◆ **PROBLEM STATEMENT**: Write out all of the entries exactly, please.

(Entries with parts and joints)

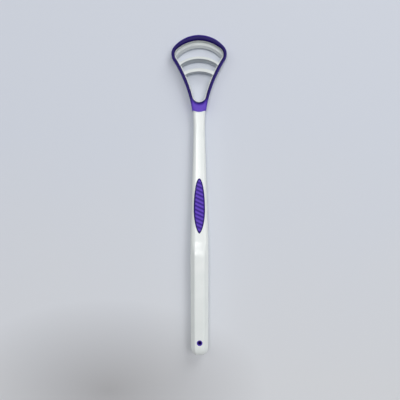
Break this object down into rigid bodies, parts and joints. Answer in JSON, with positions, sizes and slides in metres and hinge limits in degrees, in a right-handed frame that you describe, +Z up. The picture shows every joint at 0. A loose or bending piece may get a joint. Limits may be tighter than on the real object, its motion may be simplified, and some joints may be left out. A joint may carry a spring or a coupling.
{
  "type": "tongue scraper",
  "caption": "Long faceted handle with a ribbed soft pad, a slim neck and a soft-rimmed teardrop loop that carries arched scraping blades.",
  "frame": {"origin": "on the surface the tool lies on, under the middle of its length and width", "axes": "+Y along the handle towards the head, +X across it, +Z up out of the blades' side"},
  "size_m": [0.033, 0.19, 0.009],
  "materials": {
    "hard_white": "gloss",
    "soft_purple": "satin"
  },
  "bodies": {
    "root": {"handle": "hard_white", "grip_pad": "soft_purple", "hang_hole_bush": "soft_purple", "head_frame": "hard_white", "head_rim": "soft_purple", "upper_blade": "hard_white", "middle_blade": "hard_white", "lower_blade": "hard_white"}
  },
  "joints": []
}
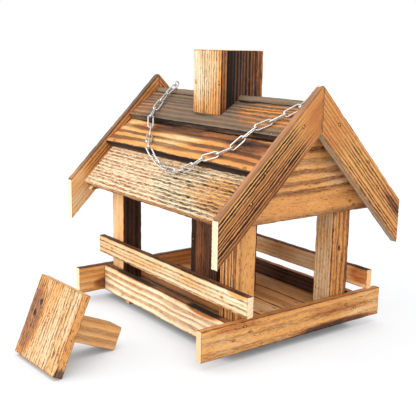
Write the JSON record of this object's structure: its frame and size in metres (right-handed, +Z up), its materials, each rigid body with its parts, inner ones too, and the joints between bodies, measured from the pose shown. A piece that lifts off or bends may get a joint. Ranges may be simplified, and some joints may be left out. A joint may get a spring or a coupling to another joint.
{
  "type": "bird_feeder",
  "caption": "House-shaped bird feeder of torched pine boards: tray floor, four posts, lapped roof, chimney seed hopper with a loose cap, and a hanging chain.",
  "frame": {"origin": "on the ground, under the middle of the house", "axes": "+X along the ridge to the near gable, -Y the front long side, +Z up"},
  "size_m": [0.35, 0.4455, 0.353],
  "materials": {
    "floor_board": "torched pine",
    "batten": "torched pine",
    "rim": "torched pine",
    "post": "torched pine",
    "rail": "torched pine",
    "gable": "torched pine",
    "roof_plank": "torched pine, brushed",
    "barge": "torched pine",
    "chimney": "torched pine",
    "cap": "light pine, edges torched",
    "steel": "zinc plated, bright",
    "brass": "bare brass"
  },
  "bodies": {
    "house": {"floor_board_1": "floor_board", "floor_board_2": "floor_board", "floor_board_3": "floor_board", "floor_board_4": "floor_board", "floor_board_5": "floor_board", "batten_far": "batten", "batten_near": "batten", "front_rim": "rim", "back_rim": "rim", "far_end_rim": "rim", "near_end_rim": "rim", "post_front_far": "post", "post_front_near": "post", "post_back_far": "post", "post_back_near": "post", "front_rail": "rail", "back_rail": "rail", "far_gable": "gable", "near_gable": "gable", "front_eave_plank": "roof_plank", "front_middle_plank": "roof_plank", "front_ridge_plank": "roof_plank", "back_eave_plank": "roof_plank", "back_middle_plank": "roof_plank", "back_ridge_plank": "roof_plank", "barge_front_far": "barge", "barge_front_near": "barge", "barge_back_far": "barge", "barge_back_near": "barge", "chimney_front": "chimney", "chimney_back": "chimney", "chimney_cheek_far": "chimney", "chimney_cheek_near": "chimney", "eye_screw_far": "steel", "eye_screw_near": "steel", "rim_brads": "brass", "rail_brads": "brass", "gable_brads": "brass", "barge_brads": "brass", "roof_brads": "brass", "chimney_brads": "brass", "floor_brads": "brass"},
    "chain": {"chain_links": "steel"},
    "cap": {"cap_plate": "cap", "cap_plug": "cap", "cap_brads": "brass"}
  },
  "joints": [
    {"name": "chain_swing", "type": "hinge", "parent": "house", "child": "chain", "pos_m": [0.02, 0, 0.3039], "axis": [-1, 0, 0], "range_deg": [0, 250]},
    {"name": "cap_lift", "type": "slide", "parent": "house", "child": "cap", "axis": [0, 0, 1], "range_m": [0, 0.15]}
  ]
}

◆ **REPLY TO THE EXERCISE**:
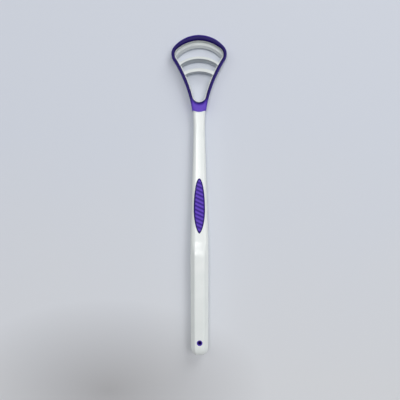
Break this object down into rigid bodies, parts and joints. Answer in JSON, with positions, sizes and slides in metres and hinge limits in degrees, in a right-handed frame that you describe, +Z up. The picture shows every joint at 0. A loose or bending piece may get a joint. Limits may be tighter than on the real object, its motion may be simplified, and some joints may be left out. A joint may carry a spring or a coupling.
{
  "type": "tongue scraper",
  "caption": "Long faceted handle with a ribbed soft pad, a slim neck and a soft-rimmed teardrop loop that carries arched scraping blades.",
  "frame": {"origin": "on the surface the tool lies on, under the middle of its length and width", "axes": "+Y along the handle towards the head, +X across it, +Z up out of the blades' side"},
  "size_m": [0.033, 0.19, 0.009],
  "materials": {
    "hard_white": "gloss",
    "soft_purple": "satin"
  },
  "bodies": {
    "root": {"handle": "hard_white", "grip_pad": "soft_purple", "hang_hole_bush": "soft_purple", "head_frame": "hard_white", "head_rim": "soft_purple", "upper_blade": "hard_white", "middle_blade": "hard_white", "lower_blade": "hard_white"}
  },
  "joints": []
}
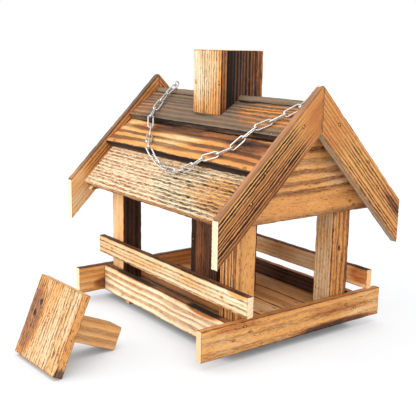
Write the JSON record of this object's structure: its frame and size in metres (right-handed, +Z up), its materials, each rigid body with its parts, inner ones too, and the joints between bodies, measured from the pose shown. A piece that lifts off or bends may get a joint. Ranges may be simplified, and some joints may be left out. A joint may get a spring or a coupling to another joint.
{
  "type": "bird_feeder",
  "caption": "House-shaped bird feeder of torched pine boards: tray floor, four posts, lapped roof, chimney seed hopper with a loose cap, and a hanging chain.",
  "frame": {"origin": "on the ground, under the middle of the house", "axes": "+X along the ridge to the near gable, -Y the front long side, +Z up"},
  "size_m": [0.35, 0.4455, 0.353],
  "materials": {
    "floor_board": "torched pine",
    "batten": "torched pine",
    "rim": "torched pine",
    "post": "torched pine",
    "rail": "torched pine",
    "gable": "torched pine",
    "roof_plank": "torched pine, brushed",
    "barge": "torched pine",
    "chimney": "torched pine",
    "cap": "light pine, edges torched",
    "steel": "zinc plated, bright",
    "brass": "bare brass"
  },
  "bodies": {
    "house": {"floor_board_1": "floor_board", "floor_board_2": "floor_board", "floor_board_3": "floor_board", "floor_board_4": "floor_board", "floor_board_5": "floor_board", "batten_far": "batten", "batten_near": "batten", "front_rim": "rim", "back_rim": "rim", "far_end_rim": "rim", "near_end_rim": "rim", "post_front_far": "post", "post_front_near": "post", "post_back_far": "post", "post_back_near": "post", "front_rail": "rail", "back_rail": "rail", "far_gable": "gable", "near_gable": "gable", "front_eave_plank": "roof_plank", "front_middle_plank": "roof_plank", "front_ridge_plank": "roof_plank", "back_eave_plank": "roof_plank", "back_middle_plank": "roof_plank", "back_ridge_plank": "roof_plank", "barge_front_far": "barge", "barge_front_near": "barge", "barge_back_far": "barge", "barge_back_near": "barge", "chimney_front": "chimney", "chimney_back": "chimney", "chimney_cheek_far": "chimney", "chimney_cheek_near": "chimney", "eye_screw_far": "steel", "eye_screw_near": "steel", "rim_brads": "brass", "rail_brads": "brass", "gable_brads": "brass", "barge_brads": "brass", "roof_brads": "brass", "chimney_brads": "brass", "floor_brads": "brass"},
    "chain": {"chain_links": "steel"},
    "cap": {"cap_plate": "cap", "cap_plug": "cap", "cap_brads": "brass"}
  },
  "joints": [
    {"name": "chain_swing", "type": "hinge", "parent": "house", "child": "chain", "pos_m": [0.02, 0, 0.3039], "axis": [-1, 0, 0], "range_deg": [0, 250]},
    {"name": "cap_lift", "type": "slide", "parent": "house", "child": "cap", "axis": [0, 0, 1], "range_m": [0, 0.15]}
  ]
}